(Records that describe objects)
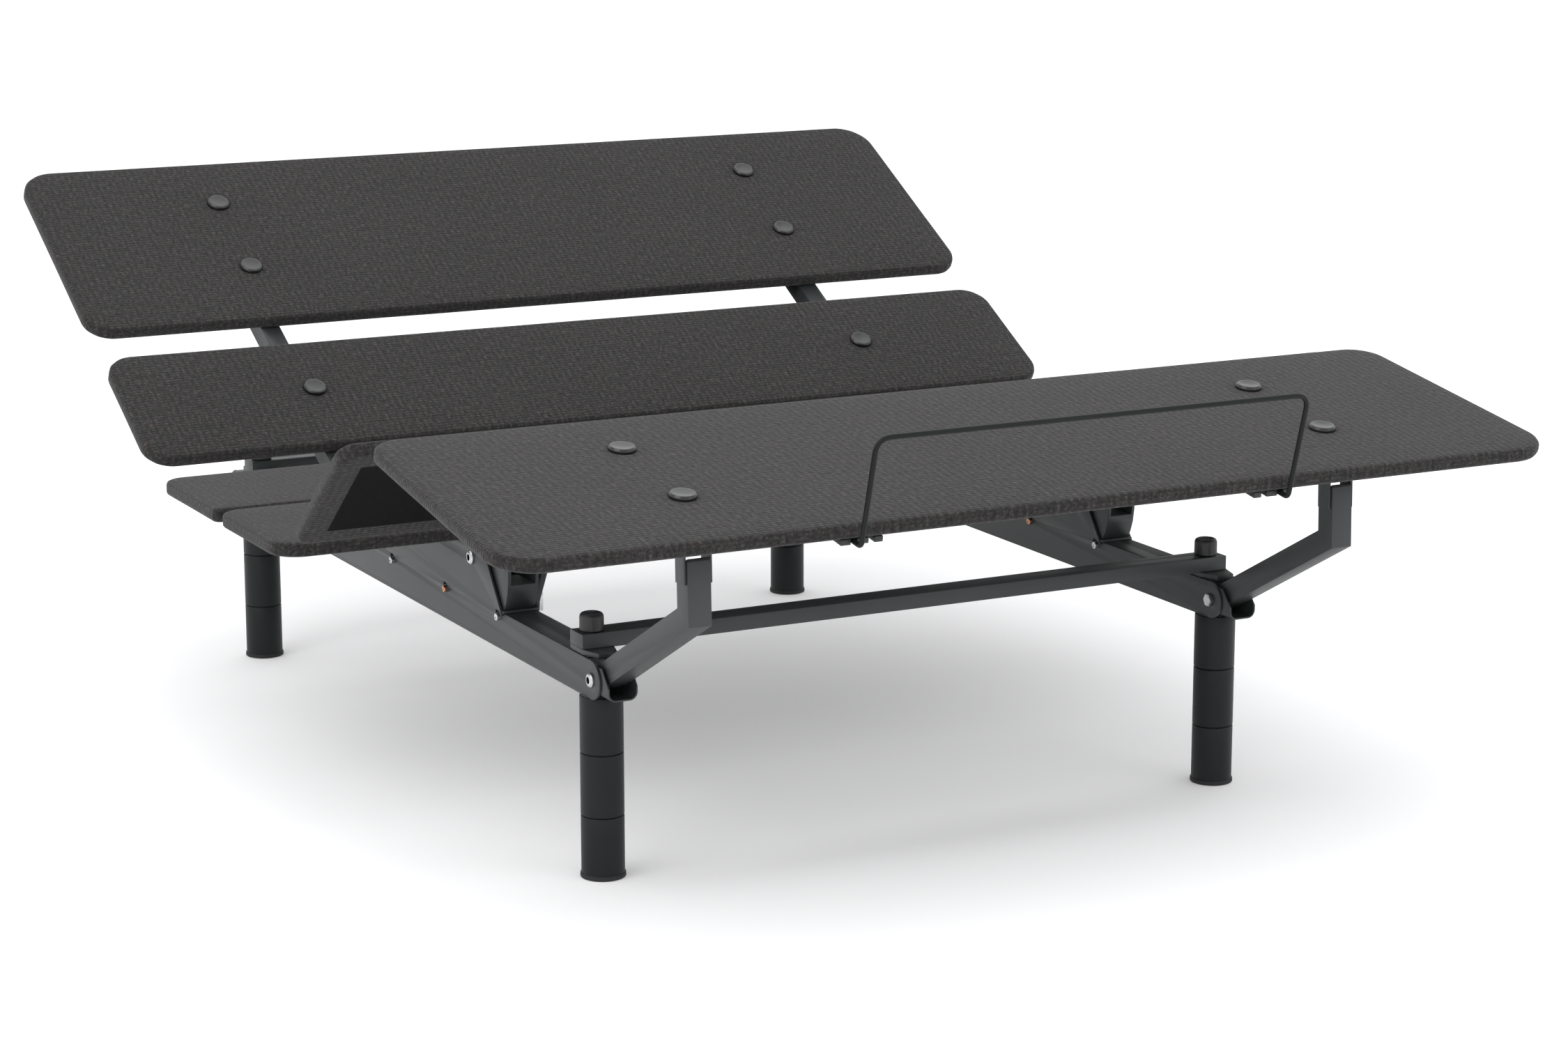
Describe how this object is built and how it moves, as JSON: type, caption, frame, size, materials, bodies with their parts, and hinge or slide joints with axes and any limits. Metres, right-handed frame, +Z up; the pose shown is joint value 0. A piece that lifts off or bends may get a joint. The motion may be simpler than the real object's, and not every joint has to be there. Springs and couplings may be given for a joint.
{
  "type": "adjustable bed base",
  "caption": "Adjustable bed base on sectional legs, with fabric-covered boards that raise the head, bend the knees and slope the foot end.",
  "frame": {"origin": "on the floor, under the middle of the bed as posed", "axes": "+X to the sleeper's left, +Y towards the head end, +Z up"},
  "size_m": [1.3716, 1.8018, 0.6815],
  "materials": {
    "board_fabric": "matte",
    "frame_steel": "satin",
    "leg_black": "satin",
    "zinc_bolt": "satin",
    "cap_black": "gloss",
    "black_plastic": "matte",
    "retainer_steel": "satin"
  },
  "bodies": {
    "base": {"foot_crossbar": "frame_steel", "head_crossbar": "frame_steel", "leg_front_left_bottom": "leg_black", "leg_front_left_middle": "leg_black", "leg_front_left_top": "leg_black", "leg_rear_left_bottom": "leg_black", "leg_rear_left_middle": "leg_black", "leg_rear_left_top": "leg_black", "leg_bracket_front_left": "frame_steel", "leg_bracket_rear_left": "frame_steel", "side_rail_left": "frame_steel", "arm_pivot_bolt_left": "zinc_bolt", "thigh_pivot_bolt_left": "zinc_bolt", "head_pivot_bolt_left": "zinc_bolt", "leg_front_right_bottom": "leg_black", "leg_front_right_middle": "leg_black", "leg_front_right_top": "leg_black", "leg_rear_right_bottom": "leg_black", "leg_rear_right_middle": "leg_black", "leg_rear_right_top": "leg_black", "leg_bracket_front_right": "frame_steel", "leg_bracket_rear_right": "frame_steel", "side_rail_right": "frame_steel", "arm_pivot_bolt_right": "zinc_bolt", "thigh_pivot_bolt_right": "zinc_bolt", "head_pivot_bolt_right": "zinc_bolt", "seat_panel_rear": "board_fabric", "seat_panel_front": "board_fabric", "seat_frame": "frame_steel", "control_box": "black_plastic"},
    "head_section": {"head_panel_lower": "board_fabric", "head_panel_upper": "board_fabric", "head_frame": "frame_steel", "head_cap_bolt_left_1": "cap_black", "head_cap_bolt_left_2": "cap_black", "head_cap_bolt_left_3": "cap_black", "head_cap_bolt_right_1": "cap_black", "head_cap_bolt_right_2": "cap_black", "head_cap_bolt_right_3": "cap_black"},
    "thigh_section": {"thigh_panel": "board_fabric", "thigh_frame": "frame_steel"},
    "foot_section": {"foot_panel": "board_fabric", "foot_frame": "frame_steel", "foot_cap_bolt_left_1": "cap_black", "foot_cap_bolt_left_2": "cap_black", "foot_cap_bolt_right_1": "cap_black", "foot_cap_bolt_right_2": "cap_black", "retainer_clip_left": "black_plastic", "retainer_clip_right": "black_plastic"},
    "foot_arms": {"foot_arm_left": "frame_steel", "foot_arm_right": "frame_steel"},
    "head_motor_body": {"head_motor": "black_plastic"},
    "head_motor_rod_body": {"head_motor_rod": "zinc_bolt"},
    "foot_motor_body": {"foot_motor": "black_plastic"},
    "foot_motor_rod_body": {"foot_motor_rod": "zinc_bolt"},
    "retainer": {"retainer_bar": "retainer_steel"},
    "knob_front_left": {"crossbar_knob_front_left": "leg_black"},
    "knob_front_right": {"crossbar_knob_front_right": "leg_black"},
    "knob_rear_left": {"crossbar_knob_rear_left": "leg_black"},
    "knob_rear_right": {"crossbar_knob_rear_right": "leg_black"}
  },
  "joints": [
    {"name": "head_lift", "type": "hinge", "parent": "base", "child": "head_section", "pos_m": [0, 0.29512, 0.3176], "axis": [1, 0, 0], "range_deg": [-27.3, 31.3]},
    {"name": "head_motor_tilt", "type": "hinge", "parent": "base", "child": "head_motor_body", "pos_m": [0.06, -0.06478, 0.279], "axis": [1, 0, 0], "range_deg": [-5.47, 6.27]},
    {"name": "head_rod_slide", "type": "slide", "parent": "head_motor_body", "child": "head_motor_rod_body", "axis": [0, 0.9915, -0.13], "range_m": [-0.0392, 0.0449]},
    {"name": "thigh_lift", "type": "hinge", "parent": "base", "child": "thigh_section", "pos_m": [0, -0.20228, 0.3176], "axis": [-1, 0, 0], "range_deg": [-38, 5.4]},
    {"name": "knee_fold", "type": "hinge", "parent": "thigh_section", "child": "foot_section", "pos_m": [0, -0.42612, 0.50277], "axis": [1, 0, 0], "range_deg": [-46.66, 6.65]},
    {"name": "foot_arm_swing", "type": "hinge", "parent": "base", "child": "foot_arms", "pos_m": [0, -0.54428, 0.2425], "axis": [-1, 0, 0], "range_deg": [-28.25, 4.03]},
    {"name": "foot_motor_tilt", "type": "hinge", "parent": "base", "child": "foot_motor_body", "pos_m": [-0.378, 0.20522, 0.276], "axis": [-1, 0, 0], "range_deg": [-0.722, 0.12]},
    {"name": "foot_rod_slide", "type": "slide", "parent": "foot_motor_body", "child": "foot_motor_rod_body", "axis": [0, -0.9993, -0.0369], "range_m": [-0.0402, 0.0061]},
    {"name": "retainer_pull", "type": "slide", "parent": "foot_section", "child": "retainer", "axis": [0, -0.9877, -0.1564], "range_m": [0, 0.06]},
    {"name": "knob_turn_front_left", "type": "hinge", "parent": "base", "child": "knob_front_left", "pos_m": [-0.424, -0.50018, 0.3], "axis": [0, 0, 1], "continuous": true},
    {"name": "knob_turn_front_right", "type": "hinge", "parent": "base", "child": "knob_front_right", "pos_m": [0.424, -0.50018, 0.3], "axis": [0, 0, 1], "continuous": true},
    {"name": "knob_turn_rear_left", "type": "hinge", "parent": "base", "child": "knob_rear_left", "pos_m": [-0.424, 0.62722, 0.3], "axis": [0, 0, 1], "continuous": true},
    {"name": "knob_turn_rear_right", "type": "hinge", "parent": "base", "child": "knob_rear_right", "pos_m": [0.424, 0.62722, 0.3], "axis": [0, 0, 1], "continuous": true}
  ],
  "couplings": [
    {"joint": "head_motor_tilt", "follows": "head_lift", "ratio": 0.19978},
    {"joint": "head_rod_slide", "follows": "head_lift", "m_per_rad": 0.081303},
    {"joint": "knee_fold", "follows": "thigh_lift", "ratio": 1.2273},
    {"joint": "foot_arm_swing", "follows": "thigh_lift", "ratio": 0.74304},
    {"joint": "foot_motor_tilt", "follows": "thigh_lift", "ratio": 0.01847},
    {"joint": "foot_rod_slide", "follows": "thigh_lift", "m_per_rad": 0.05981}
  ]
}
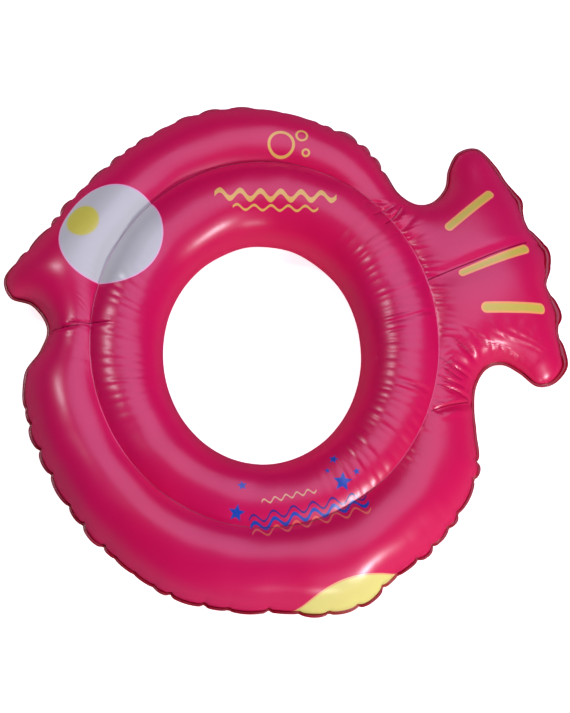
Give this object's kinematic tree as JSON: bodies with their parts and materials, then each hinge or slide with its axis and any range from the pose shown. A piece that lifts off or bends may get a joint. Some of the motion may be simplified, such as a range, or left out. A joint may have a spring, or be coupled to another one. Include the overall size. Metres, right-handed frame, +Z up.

** Problem **
Each line must be given again exactly as written above.

** Final result **
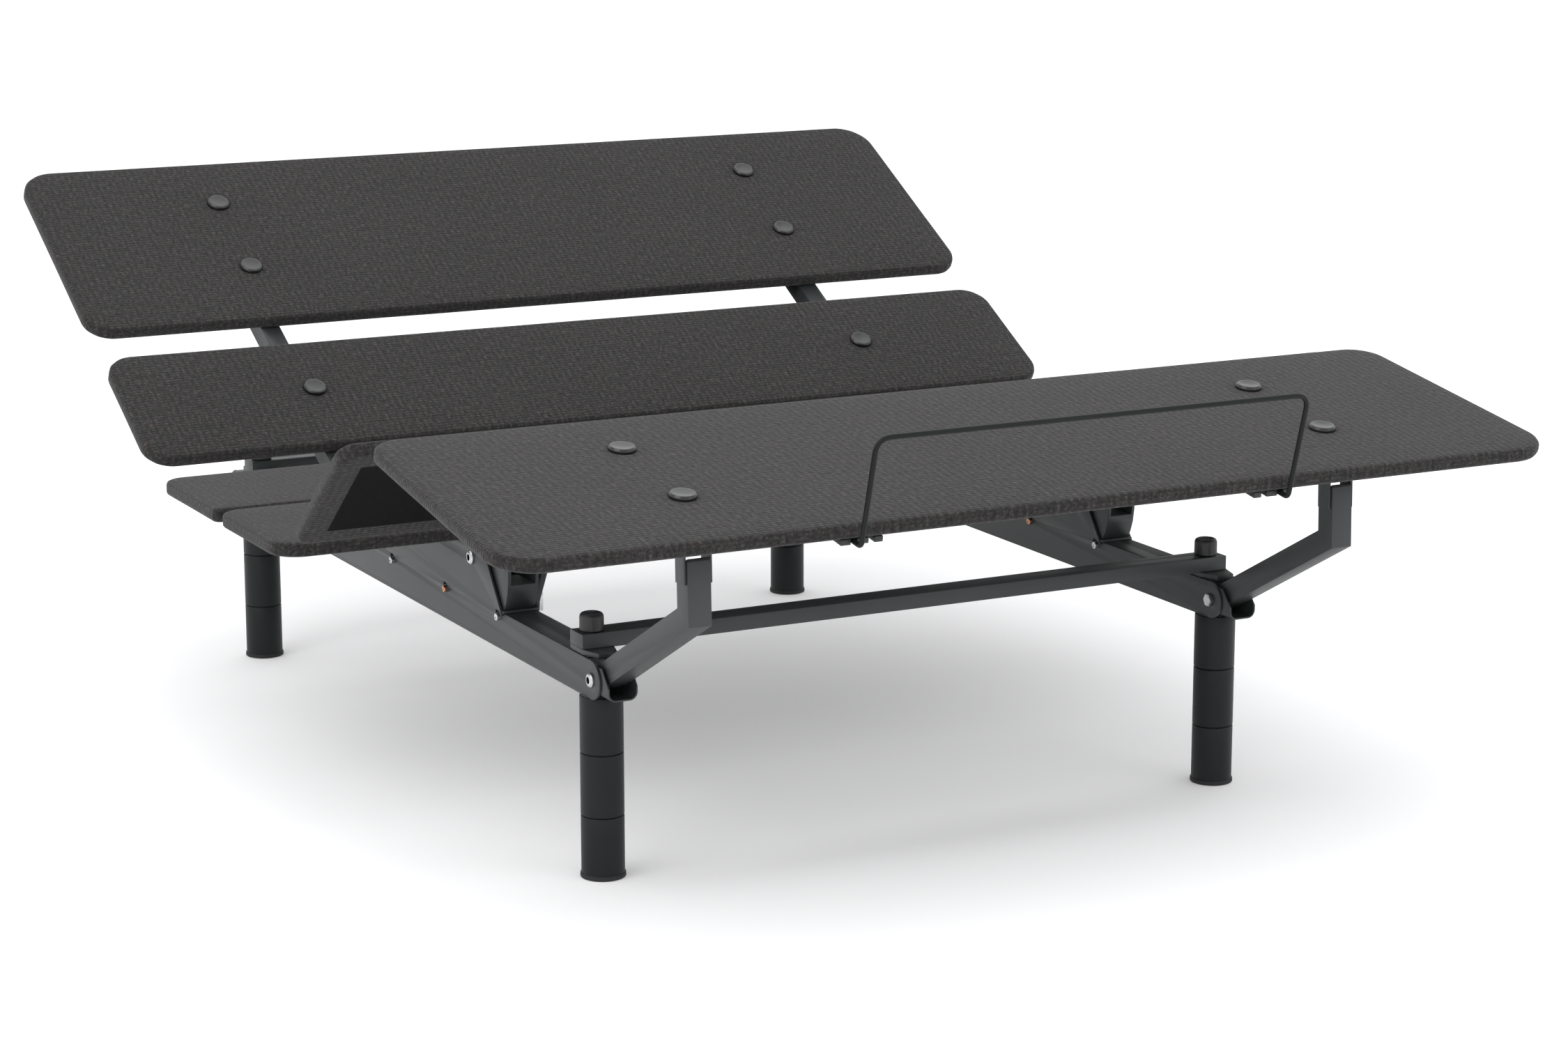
Describe how this object is built and how it moves, as JSON: type, caption, frame, size, materials, bodies with their parts, and hinge or slide joints with axes and any limits. Metres, right-handed frame, +Z up; the pose shown is joint value 0. A piece that lifts off or bends may get a joint. The motion may be simpler than the real object's, and not every joint has to be there. Springs and couplings may be given for a joint.
{
  "type": "adjustable bed base",
  "caption": "Adjustable bed base on sectional legs, with fabric-covered boards that raise the head, bend the knees and slope the foot end.",
  "frame": {"origin": "on the floor, under the middle of the bed as posed", "axes": "+X to the sleeper's left, +Y towards the head end, +Z up"},
  "size_m": [1.3716, 1.8018, 0.6815],
  "materials": {
    "board_fabric": "matte",
    "frame_steel": "satin",
    "leg_black": "satin",
    "zinc_bolt": "satin",
    "cap_black": "gloss",
    "black_plastic": "matte",
    "retainer_steel": "satin"
  },
  "bodies": {
    "base": {"foot_crossbar": "frame_steel", "head_crossbar": "frame_steel", "leg_front_left_bottom": "leg_black", "leg_front_left_middle": "leg_black", "leg_front_left_top": "leg_black", "leg_rear_left_bottom": "leg_black", "leg_rear_left_middle": "leg_black", "leg_rear_left_top": "leg_black", "leg_bracket_front_left": "frame_steel", "leg_bracket_rear_left": "frame_steel", "side_rail_left": "frame_steel", "arm_pivot_bolt_left": "zinc_bolt", "thigh_pivot_bolt_left": "zinc_bolt", "head_pivot_bolt_left": "zinc_bolt", "leg_front_right_bottom": "leg_black", "leg_front_right_middle": "leg_black", "leg_front_right_top": "leg_black", "leg_rear_right_bottom": "leg_black", "leg_rear_right_middle": "leg_black", "leg_rear_right_top": "leg_black", "leg_bracket_front_right": "frame_steel", "leg_bracket_rear_right": "frame_steel", "side_rail_right": "frame_steel", "arm_pivot_bolt_right": "zinc_bolt", "thigh_pivot_bolt_right": "zinc_bolt", "head_pivot_bolt_right": "zinc_bolt", "seat_panel_rear": "board_fabric", "seat_panel_front": "board_fabric", "seat_frame": "frame_steel", "control_box": "black_plastic"},
    "head_section": {"head_panel_lower": "board_fabric", "head_panel_upper": "board_fabric", "head_frame": "frame_steel", "head_cap_bolt_left_1": "cap_black", "head_cap_bolt_left_2": "cap_black", "head_cap_bolt_left_3": "cap_black", "head_cap_bolt_right_1": "cap_black", "head_cap_bolt_right_2": "cap_black", "head_cap_bolt_right_3": "cap_black"},
    "thigh_section": {"thigh_panel": "board_fabric", "thigh_frame": "frame_steel"},
    "foot_section": {"foot_panel": "board_fabric", "foot_frame": "frame_steel", "foot_cap_bolt_left_1": "cap_black", "foot_cap_bolt_left_2": "cap_black", "foot_cap_bolt_right_1": "cap_black", "foot_cap_bolt_right_2": "cap_black", "retainer_clip_left": "black_plastic", "retainer_clip_right": "black_plastic"},
    "foot_arms": {"foot_arm_left": "frame_steel", "foot_arm_right": "frame_steel"},
    "head_motor_body": {"head_motor": "black_plastic"},
    "head_motor_rod_body": {"head_motor_rod": "zinc_bolt"},
    "foot_motor_body": {"foot_motor": "black_plastic"},
    "foot_motor_rod_body": {"foot_motor_rod": "zinc_bolt"},
    "retainer": {"retainer_bar": "retainer_steel"},
    "knob_front_left": {"crossbar_knob_front_left": "leg_black"},
    "knob_front_right": {"crossbar_knob_front_right": "leg_black"},
    "knob_rear_left": {"crossbar_knob_rear_left": "leg_black"},
    "knob_rear_right": {"crossbar_knob_rear_right": "leg_black"}
  },
  "joints": [
    {"name": "head_lift", "type": "hinge", "parent": "base", "child": "head_section", "pos_m": [0, 0.29512, 0.3176], "axis": [1, 0, 0], "range_deg": [-27.3, 31.3]},
    {"name": "head_motor_tilt", "type": "hinge", "parent": "base", "child": "head_motor_body", "pos_m": [0.06, -0.06478, 0.279], "axis": [1, 0, 0], "range_deg": [-5.47, 6.27]},
    {"name": "head_rod_slide", "type": "slide", "parent": "head_motor_body", "child": "head_motor_rod_body", "axis": [0, 0.9915, -0.13], "range_m": [-0.0392, 0.0449]},
    {"name": "thigh_lift", "type": "hinge", "parent": "base", "child": "thigh_section", "pos_m": [0, -0.20228, 0.3176], "axis": [-1, 0, 0], "range_deg": [-38, 5.4]},
    {"name": "knee_fold", "type": "hinge", "parent": "thigh_section", "child": "foot_section", "pos_m": [0, -0.42612, 0.50277], "axis": [1, 0, 0], "range_deg": [-46.66, 6.65]},
    {"name": "foot_arm_swing", "type": "hinge", "parent": "base", "child": "foot_arms", "pos_m": [0, -0.54428, 0.2425], "axis": [-1, 0, 0], "range_deg": [-28.25, 4.03]},
    {"name": "foot_motor_tilt", "type": "hinge", "parent": "base", "child": "foot_motor_body", "pos_m": [-0.378, 0.20522, 0.276], "axis": [-1, 0, 0], "range_deg": [-0.722, 0.12]},
    {"name": "foot_rod_slide", "type": "slide", "parent": "foot_motor_body", "child": "foot_motor_rod_body", "axis": [0, -0.9993, -0.0369], "range_m": [-0.0402, 0.0061]},
    {"name": "retainer_pull", "type": "slide", "parent": "foot_section", "child": "retainer", "axis": [0, -0.9877, -0.1564], "range_m": [0, 0.06]},
    {"name": "knob_turn_front_left", "type": "hinge", "parent": "base", "child": "knob_front_left", "pos_m": [-0.424, -0.50018, 0.3], "axis": [0, 0, 1], "continuous": true},
    {"name": "knob_turn_front_right", "type": "hinge", "parent": "base", "child": "knob_front_right", "pos_m": [0.424, -0.50018, 0.3], "axis": [0, 0, 1], "continuous": true},
    {"name": "knob_turn_rear_left", "type": "hinge", "parent": "base", "child": "knob_rear_left", "pos_m": [-0.424, 0.62722, 0.3], "axis": [0, 0, 1], "continuous": true},
    {"name": "knob_turn_rear_right", "type": "hinge", "parent": "base", "child": "knob_rear_right", "pos_m": [0.424, 0.62722, 0.3], "axis": [0, 0, 1], "continuous": true}
  ],
  "couplings": [
    {"joint": "head_motor_tilt", "follows": "head_lift", "ratio": 0.19978},
    {"joint": "head_rod_slide", "follows": "head_lift", "m_per_rad": 0.081303},
    {"joint": "knee_fold", "follows": "thigh_lift", "ratio": 1.2273},
    {"joint": "foot_arm_swing", "follows": "thigh_lift", "ratio": 0.74304},
    {"joint": "foot_motor_tilt", "follows": "thigh_lift", "ratio": 0.01847},
    {"joint": "foot_rod_slide", "follows": "thigh_lift", "m_per_rad": 0.05981}
  ]
}
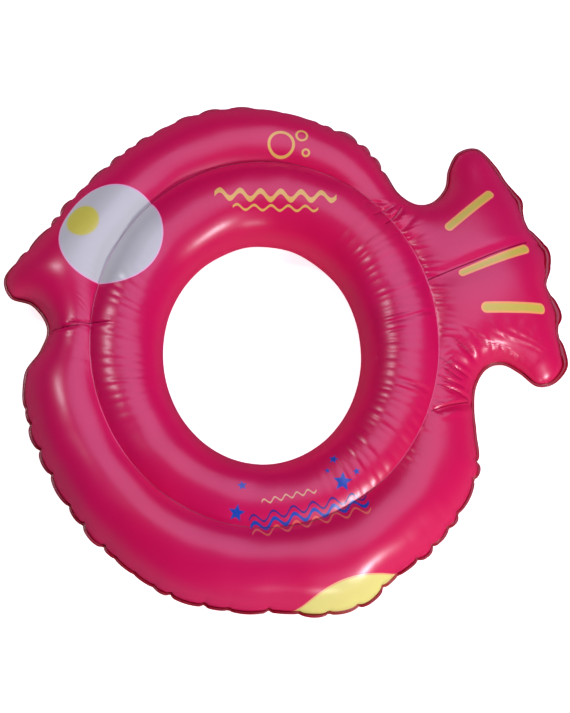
Give this object's kinematic tree as JSON: bodies with their parts and materials, then each hinge or slide with its axis and any range from the pose shown. A piece that lifts off or bends may get a joint. Some of the motion may be simplified, such as a range, or left out. A joint may have a spring, or be coupled to another one. Include the overall size. Metres, right-handed frame, +Z up.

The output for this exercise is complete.